Celebs, campaigners call for ban on crabs and lobsters being boiled alive

DECCAN CHRONICLE
Published Feb 2, 2018, 2:32 pm IST
Updated Feb 2, 2018, 2:32 pm IST
Move for protection comes after evidence shows that crustaceans can feel pain.
According to experts, crabs boiled alive for eating can remain conscious for more than two minutes. (Photo: Pixabay)
 According to experts, crabs boiled alive for eating can remain conscious for more than two minutes. (Photo: Pixabay)

In a move of solidarity, more than 50 high profile campaigners and celebrities recently called for protection to stop lobsters and crabs being boiled alive for consumption.
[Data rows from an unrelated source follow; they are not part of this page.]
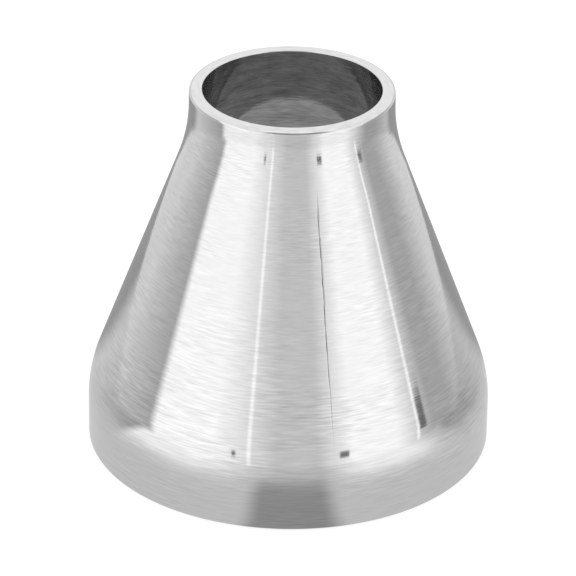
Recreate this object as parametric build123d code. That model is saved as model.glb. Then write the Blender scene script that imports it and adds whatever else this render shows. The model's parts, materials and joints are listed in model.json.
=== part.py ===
"""Concentric tube reducer for butt welding: a thin formed shell closed by one longitudinal seam weld.

Frame: millimetres, +Z up along the tube axis, origin at the centre of the large end's face.
The large end stands on Z = 0, the small end is up, and -Y is the front.
"""
from build123d import *
import math
import os

# Driving dimensions
LARGE_OD = 50.8           # 2 in tube
SMALL_OD = 25.4           # 1 in tube
WALL = 1.65               # 16 gauge
HEIGHT = 47.8             # face to face
LARGE_TANGENT = 5.0       # straight length at the large end
SMALL_TANGENT = 1.7       # straight length at the small end
LARGE_BEND = 16.5         # outer radius of the convex bend above the large tangent
SMALL_BEND = 23.0         # outer radius of the concave bend below the small tangent
LARGE_OUTER_EDGE = 0.3    # rounding of the outer edge of the large end face
SMALL_OUTER_EDGE = 0.45   # rounding of the outer edge of the small end face
INNER_EDGE = 0.15         # rounding of the inner edge of each end face
SEAM_ANGLE = 3.6          # weld metal, in degrees about the axis: it widens with the wall
SEAM_AZIMUTH = -75.3      # middle of the seam, in degrees from +X about +Z

# Derived dimensions
LARGE_RADIUS = LARGE_OD / 2
SMALL_RADIUS = SMALL_OD / 2
LARGE_BEND_CENTRE = (LARGE_RADIUS - LARGE_BEND, LARGE_TANGENT)
SMALL_BEND_CENTRE = (SMALL_RADIUS + SMALL_BEND, HEIGHT - SMALL_TANGENT)
EDGE_TOLERANCE = 1e-6


def cone_half_angle():
    """The angle, in radians, between the axis and the straight line that joins the two bends."""
    run = SMALL_BEND_CENTRE[0] - LARGE_BEND_CENTRE[0]
    rise = SMALL_BEND_CENTRE[1] - LARGE_BEND_CENTRE[1]
    between_centres = math.hypot(run, rise)
    return math.atan2(rise, run) - math.acos((LARGE_BEND + SMALL_BEND) / between_centres)


def bend_arc(centre, radius, first, last):
    """A bend about centre, from one angle to another. A negative radius gives the side facing the axis."""
    middle = (first + last) / 2
    points = [
        (centre[0] + radius * math.cos(angle), centre[1] + radius * math.sin(angle))
        for angle in (first, middle, last)
    ]
    return ThreePointArc(*points)


def wall_surface(depth):
    """The wall's outline at a depth below the outer surface: straight, bend, cone, bend, straight."""
    cone = cone_half_angle()
    lower_bend = bend_arc(LARGE_BEND_CENTRE, LARGE_BEND - depth, 0, cone)
    upper_bend = bend_arc(SMALL_BEND_CENTRE, -(SMALL_BEND + depth), cone, 0)
    return [
        Line((LARGE_RADIUS - depth, 0), lower_bend @ 0),
        lower_bend,
        Line(lower_bend @ 1, upper_bend @ 0),
        upper_bend,
        Line(upper_bend @ 1, (SMALL_RADIUS - depth, HEIGHT)),
    ]


def at_an_end(vertex):
    """True for a corner of the section that lies in one of the two end faces."""
    return abs(vertex.Y) < EDGE_TOLERANCE or abs(vertex.Y - HEIGHT) < EDGE_TOLERANCE


def wall_section():
    """The wall's section in the XZ plane, on the +X side, with its four end corners rounded."""
    outer = wall_surface(0)
    inner = wall_surface(WALL)
    large_face = Line(outer[0] @ 0, inner[0] @ 0)
    small_face = Line(outer[-1] @ 1, inner[-1] @ 1)
    section = make_face([*outer, *inner, large_face, small_face])
    for radii, rounding in (
        ((LARGE_RADIUS,), LARGE_OUTER_EDGE),
        ((SMALL_RADIUS,), SMALL_OUTER_EDGE),
        ((LARGE_RADIUS - WALL, SMALL_RADIUS - WALL), INNER_EDGE),
    ):
        corners = [
            vertex
            for vertex in section.vertices()
            if at_an_end(vertex) and any(abs(vertex.X - radius) < EDGE_TOLERANCE for radius in radii)
        ]
        section = fillet(corners, rounding)
    return Plane.XZ * section


def sweep_about_axis(section, start, angle):
    """The section turned about +Z through an angle, starting at an azimuth."""
    return Rot(Z=start) * revolve(section, Axis.Z, angle)


def reducer_shell(section):
    """The formed wall, open along one narrow slot that follows its whole length."""
    return sweep_about_axis(section, SEAM_AZIMUTH + SEAM_ANGLE / 2, 360 - SEAM_ANGLE)


def seam_weld(section):
    """The weld metal in the slot, dressed flush with the wall inside and outside."""
    return sweep_about_axis(section, SEAM_AZIMUTH - SEAM_ANGLE / 2, SEAM_ANGLE)


def main():
    section = wall_section()
    parts = {
        "reducer_shell": reducer_shell(section),
        "seam_weld": seam_weld(section),
    }
    os.makedirs("parts", exist_ok=True)
    for name, solid in parts.items():
        solid.label = name
        export_step(solid, f"parts/{name}.step")
    print(f"cone half angle {math.degrees(cone_half_angle()):.2f} degrees")


main()
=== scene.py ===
"""Looks of a polished stainless tube reducer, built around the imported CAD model.

Units are metres, +Z is up, the axis of the part is the Z axis and the camera stands on the -Y side.
Directions about the axis are in degrees to the right of the front, which is the camera's side.
The studio is a small round tent of light: a wall and a floor that only the polished steel can see.
"""
import json
import math

import bpy
from mathutils import Matrix, Vector


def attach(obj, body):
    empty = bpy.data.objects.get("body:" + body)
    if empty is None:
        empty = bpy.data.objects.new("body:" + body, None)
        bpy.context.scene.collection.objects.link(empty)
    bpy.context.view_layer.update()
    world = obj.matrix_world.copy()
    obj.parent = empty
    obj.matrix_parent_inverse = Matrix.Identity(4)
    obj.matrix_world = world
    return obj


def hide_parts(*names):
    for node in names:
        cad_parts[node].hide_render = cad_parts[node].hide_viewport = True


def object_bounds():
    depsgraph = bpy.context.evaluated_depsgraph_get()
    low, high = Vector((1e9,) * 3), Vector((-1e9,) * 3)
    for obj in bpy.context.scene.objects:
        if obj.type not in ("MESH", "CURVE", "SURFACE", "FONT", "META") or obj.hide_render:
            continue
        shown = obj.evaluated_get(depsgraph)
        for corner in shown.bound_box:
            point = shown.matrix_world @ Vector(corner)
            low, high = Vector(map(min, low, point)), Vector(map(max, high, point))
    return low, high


MM = 0.001

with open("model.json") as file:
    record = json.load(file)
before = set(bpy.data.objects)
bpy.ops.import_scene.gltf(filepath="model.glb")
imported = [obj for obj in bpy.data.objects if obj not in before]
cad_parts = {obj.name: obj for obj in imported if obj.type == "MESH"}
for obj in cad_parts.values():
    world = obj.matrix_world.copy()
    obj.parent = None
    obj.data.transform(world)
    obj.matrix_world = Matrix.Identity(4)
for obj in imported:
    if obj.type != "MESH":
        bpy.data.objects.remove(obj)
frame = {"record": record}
cad_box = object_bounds()

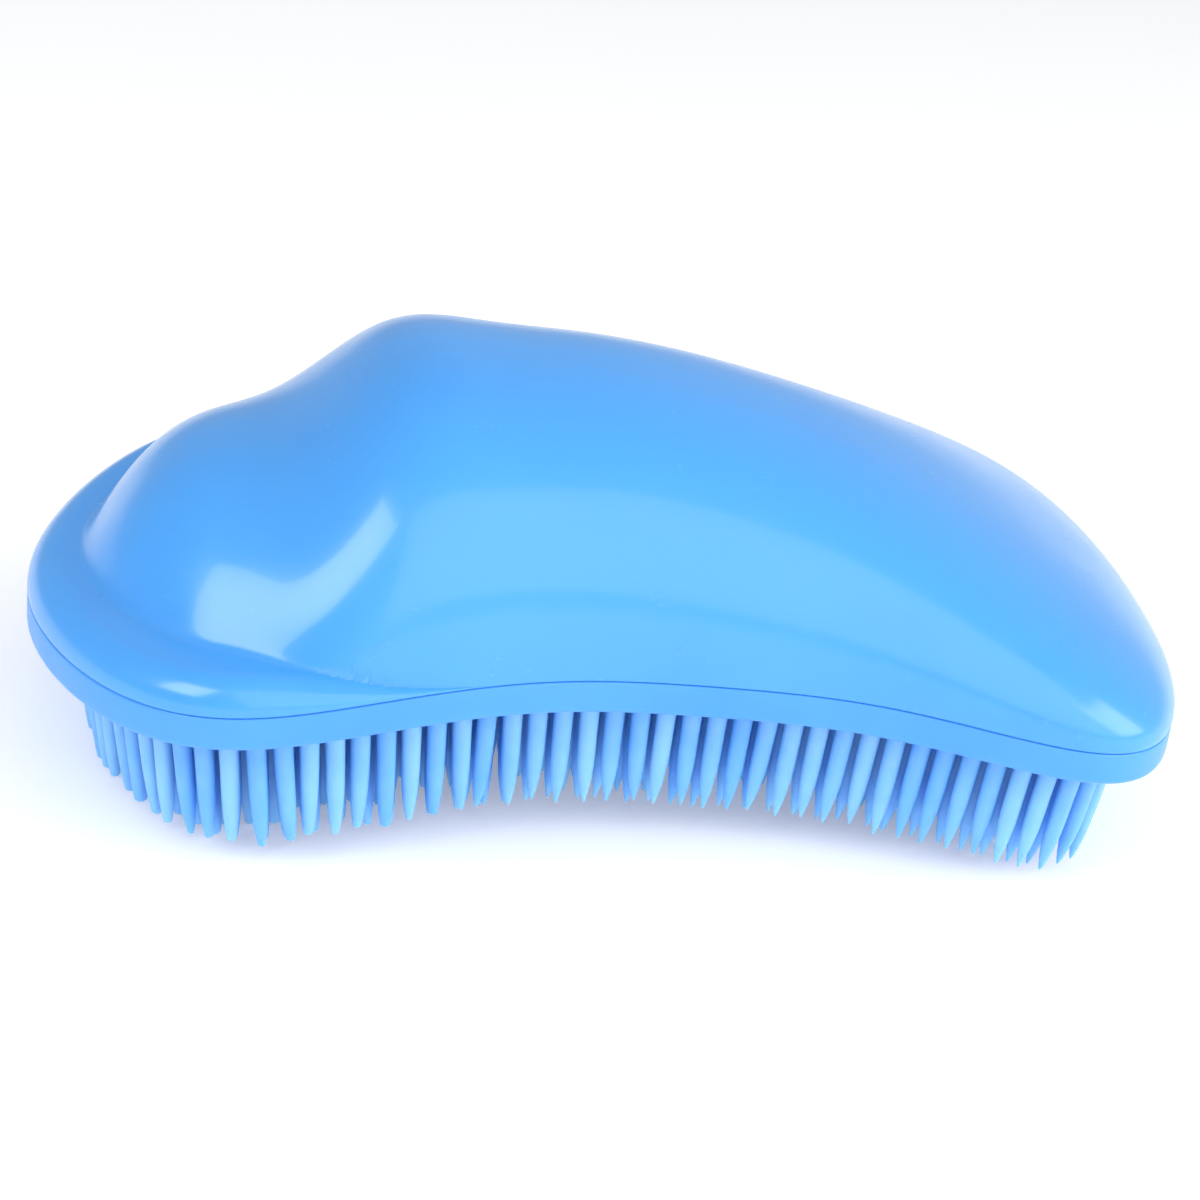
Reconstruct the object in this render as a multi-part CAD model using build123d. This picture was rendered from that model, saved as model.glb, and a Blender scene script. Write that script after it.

Wildlife presenter Chris Packham and comedian Bill Bailey are among those who have signed an open letter to Environment Secretary Michael Gove in the UK.

 

According to the, there is clear scientific evidence that lobsters can feel pain, and call for the crustaceans to be classed as sentient creatures in a new Animal Welfare Bill.

The letter says decapods, the group of crustaceans including lobsters and crabs, are ‘crammed together in brightly lit tanks’ within restaurants.

It states that there is no economic or culinary reason why decapods cannot be humanely dispatched, yet killing is sometimes preceded by breaking off the legs, head or tail, and is often accomplished by boiling alive.

Switzerland last month banned the practice of boiling lobsters alive, stipulating that they must now be stunned before being killed.

According to experts, crabs boiled alive for eating can remain conscious for more than two minutes. Furthermore, there is also evidence that crustaceans exposed to painful substances and mild injury rub the affected parts of their bodies, suggesting they are in pain.

According to a story published in The Daily Mail, the letter states that these is a growing global unease about the extreme treatments these animals are routinely subjected to in the food industry.

The letter, circulated by animal welfare organisation Crustacean Compassion is also signed by wildlife presenter Michaela Strachan, Dr Julia Wrathall, chief scientific officer for the RSPCA, and prominent neuroscientist Professor Anil Seth.